Requirement — Find each line with the word "that" in it, then give the total alone.

Records for this exercise —
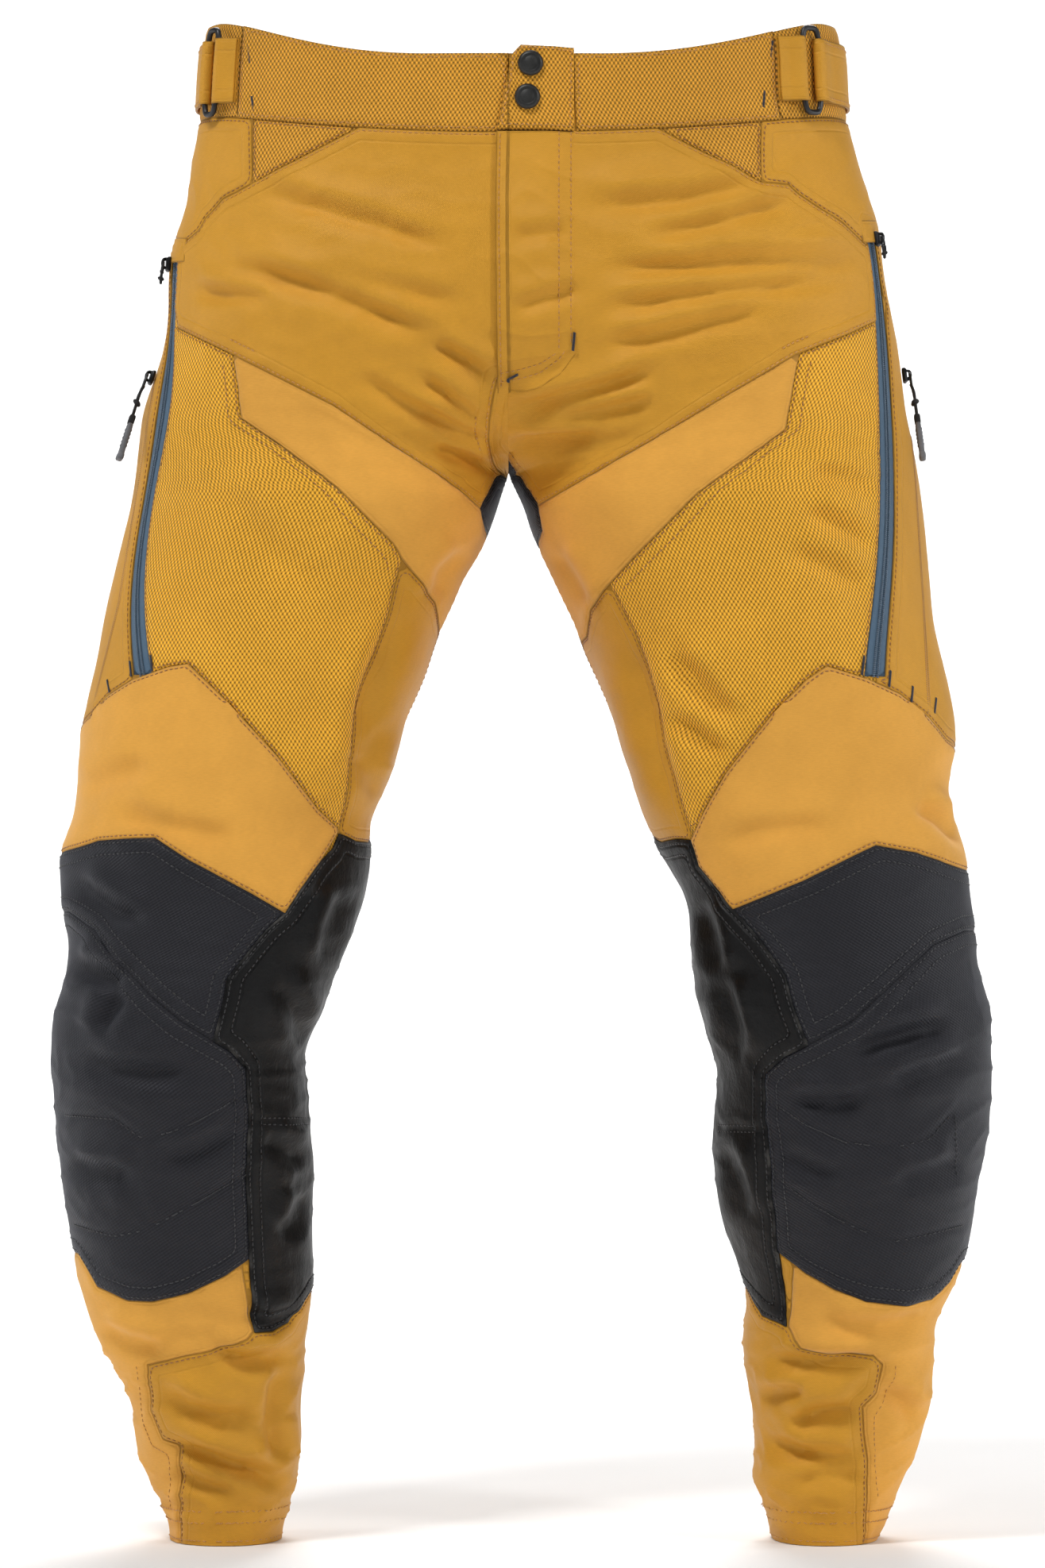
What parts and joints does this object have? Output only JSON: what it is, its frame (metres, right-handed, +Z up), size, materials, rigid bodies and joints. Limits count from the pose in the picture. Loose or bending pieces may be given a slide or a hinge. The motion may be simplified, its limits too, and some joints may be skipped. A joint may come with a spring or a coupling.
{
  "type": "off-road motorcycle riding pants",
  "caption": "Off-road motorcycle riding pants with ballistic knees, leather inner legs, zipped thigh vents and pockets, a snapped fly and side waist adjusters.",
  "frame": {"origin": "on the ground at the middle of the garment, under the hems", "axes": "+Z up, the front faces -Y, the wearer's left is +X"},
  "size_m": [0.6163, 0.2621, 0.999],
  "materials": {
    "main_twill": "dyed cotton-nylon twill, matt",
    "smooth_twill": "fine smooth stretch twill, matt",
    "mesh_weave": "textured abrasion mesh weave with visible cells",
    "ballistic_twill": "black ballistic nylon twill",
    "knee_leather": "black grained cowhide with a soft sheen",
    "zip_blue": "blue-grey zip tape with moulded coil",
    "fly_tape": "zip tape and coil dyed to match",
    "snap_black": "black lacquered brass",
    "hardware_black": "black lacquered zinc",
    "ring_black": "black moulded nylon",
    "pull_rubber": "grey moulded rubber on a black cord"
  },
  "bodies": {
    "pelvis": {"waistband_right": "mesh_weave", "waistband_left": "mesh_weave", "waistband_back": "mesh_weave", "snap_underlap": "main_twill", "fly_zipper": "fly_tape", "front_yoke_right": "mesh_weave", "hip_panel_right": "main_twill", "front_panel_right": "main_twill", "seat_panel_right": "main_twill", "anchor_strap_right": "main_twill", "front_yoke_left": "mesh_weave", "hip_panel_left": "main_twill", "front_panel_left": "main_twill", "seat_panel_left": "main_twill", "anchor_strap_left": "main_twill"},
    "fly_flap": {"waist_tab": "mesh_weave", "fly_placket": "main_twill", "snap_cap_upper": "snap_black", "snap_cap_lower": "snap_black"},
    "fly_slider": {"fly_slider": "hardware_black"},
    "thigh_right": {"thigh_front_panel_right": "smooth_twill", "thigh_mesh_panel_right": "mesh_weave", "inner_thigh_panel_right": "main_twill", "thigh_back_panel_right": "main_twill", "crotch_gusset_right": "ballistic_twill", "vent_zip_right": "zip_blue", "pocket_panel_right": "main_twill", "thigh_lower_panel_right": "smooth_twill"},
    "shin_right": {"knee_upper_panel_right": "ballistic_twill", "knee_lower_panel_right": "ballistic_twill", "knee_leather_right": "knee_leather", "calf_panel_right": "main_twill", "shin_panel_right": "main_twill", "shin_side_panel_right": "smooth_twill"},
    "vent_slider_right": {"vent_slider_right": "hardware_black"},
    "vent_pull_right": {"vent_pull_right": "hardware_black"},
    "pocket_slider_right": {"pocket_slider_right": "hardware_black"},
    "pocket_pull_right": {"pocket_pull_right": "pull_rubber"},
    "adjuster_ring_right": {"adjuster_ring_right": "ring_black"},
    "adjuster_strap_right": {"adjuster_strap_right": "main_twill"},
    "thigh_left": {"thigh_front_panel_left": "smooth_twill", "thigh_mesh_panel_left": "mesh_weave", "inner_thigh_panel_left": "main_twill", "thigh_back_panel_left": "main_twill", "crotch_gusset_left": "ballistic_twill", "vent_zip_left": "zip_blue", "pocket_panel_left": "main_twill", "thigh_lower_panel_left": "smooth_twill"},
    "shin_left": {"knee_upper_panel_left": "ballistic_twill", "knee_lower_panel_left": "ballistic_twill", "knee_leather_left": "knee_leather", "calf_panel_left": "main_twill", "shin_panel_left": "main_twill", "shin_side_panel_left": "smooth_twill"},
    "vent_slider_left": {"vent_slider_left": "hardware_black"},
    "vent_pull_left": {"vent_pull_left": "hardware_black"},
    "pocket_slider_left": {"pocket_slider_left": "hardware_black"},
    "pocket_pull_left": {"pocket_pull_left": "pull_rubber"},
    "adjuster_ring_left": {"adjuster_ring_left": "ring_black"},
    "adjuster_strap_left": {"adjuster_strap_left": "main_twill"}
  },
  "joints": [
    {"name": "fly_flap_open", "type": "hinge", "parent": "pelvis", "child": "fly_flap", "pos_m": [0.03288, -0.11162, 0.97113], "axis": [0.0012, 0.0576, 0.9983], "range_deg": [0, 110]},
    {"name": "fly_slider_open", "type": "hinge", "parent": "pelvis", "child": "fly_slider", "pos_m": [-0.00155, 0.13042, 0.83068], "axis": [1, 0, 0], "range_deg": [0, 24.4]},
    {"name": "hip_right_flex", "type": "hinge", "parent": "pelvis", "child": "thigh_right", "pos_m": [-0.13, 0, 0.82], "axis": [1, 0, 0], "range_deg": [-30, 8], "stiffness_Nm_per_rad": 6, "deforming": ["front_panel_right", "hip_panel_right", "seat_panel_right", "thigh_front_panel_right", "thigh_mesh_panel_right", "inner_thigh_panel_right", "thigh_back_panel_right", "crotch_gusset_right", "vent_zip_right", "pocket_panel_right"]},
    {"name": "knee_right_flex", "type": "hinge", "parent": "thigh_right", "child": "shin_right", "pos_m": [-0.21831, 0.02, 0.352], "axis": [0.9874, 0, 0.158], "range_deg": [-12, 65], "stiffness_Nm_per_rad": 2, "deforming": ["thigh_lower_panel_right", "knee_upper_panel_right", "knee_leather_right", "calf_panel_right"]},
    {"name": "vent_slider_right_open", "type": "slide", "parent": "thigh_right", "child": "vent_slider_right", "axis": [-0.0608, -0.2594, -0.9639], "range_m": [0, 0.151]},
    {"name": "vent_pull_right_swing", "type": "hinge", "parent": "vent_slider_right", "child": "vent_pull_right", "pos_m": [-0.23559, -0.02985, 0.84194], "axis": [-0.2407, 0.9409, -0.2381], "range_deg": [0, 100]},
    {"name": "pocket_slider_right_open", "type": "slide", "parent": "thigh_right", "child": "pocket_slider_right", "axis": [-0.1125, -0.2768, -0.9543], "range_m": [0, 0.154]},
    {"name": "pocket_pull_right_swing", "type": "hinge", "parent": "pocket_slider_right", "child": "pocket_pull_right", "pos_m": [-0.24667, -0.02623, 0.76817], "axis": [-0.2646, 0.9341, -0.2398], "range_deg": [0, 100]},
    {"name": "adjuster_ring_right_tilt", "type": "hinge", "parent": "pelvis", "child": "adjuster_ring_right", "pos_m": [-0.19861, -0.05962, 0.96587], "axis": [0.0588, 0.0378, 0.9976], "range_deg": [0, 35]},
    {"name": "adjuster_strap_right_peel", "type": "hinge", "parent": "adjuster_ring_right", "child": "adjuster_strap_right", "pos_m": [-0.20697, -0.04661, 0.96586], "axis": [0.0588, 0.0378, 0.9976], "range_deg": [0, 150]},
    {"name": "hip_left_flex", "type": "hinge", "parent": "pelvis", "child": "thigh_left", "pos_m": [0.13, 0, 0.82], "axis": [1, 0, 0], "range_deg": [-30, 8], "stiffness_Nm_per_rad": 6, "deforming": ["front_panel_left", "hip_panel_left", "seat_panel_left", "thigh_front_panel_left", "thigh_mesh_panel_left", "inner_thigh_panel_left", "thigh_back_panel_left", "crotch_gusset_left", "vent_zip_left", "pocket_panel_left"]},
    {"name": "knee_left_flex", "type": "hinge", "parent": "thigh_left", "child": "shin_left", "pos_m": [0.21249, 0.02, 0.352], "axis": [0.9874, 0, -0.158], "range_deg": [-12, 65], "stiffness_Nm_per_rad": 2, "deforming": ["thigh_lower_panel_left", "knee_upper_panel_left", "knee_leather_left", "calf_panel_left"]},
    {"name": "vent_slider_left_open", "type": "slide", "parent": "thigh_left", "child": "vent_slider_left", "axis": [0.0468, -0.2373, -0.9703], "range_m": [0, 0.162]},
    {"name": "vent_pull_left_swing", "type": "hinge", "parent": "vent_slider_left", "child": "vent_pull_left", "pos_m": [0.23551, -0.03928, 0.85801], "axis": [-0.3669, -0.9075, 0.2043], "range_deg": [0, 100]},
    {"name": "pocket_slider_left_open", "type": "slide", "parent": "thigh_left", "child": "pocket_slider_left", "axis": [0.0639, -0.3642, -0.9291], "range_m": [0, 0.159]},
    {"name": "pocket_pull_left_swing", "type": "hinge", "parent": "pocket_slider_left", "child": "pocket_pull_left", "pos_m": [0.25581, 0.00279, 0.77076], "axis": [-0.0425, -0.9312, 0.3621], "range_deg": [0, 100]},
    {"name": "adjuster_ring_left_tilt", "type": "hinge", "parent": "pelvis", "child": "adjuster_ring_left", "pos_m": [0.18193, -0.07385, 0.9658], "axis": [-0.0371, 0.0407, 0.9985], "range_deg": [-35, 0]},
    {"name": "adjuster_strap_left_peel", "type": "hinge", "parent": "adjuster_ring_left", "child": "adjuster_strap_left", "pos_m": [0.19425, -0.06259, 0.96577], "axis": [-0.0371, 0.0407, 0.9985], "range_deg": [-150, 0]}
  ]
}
--
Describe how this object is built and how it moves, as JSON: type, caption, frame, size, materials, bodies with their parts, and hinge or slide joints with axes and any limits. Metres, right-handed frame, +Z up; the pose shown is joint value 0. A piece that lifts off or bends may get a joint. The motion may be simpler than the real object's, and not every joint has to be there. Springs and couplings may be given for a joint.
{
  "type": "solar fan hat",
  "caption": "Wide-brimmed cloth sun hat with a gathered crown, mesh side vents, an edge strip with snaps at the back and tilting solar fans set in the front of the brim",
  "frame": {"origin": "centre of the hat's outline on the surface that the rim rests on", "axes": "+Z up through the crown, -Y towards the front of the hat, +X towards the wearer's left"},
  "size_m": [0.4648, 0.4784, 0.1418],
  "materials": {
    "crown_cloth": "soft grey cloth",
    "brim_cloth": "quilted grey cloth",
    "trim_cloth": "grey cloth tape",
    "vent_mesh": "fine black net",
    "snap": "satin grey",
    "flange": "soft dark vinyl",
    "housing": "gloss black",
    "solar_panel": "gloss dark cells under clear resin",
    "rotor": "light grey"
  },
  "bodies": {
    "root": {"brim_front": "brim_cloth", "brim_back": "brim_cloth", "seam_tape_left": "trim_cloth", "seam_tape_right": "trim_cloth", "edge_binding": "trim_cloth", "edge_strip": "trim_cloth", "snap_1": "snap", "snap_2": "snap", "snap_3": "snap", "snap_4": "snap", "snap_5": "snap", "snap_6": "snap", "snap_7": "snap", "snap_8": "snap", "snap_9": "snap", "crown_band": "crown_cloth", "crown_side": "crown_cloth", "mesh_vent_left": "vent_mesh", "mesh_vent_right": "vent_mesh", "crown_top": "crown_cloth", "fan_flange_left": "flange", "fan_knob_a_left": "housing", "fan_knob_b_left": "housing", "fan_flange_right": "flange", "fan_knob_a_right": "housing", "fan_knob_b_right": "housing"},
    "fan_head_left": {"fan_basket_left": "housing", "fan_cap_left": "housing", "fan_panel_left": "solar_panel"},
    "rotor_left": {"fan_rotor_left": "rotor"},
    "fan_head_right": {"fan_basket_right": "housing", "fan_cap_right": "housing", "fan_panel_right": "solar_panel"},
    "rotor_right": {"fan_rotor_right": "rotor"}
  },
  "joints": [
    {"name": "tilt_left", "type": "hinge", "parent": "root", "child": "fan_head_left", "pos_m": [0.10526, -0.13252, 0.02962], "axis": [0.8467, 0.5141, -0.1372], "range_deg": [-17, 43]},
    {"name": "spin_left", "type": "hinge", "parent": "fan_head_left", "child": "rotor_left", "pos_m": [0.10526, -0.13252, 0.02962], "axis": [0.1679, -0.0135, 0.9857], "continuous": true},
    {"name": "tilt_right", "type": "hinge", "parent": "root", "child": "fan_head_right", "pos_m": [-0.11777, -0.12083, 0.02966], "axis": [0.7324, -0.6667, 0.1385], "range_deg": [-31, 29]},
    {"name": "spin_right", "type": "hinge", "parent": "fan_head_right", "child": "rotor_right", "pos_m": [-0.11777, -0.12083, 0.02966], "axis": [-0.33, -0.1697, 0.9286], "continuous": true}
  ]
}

Task result — 2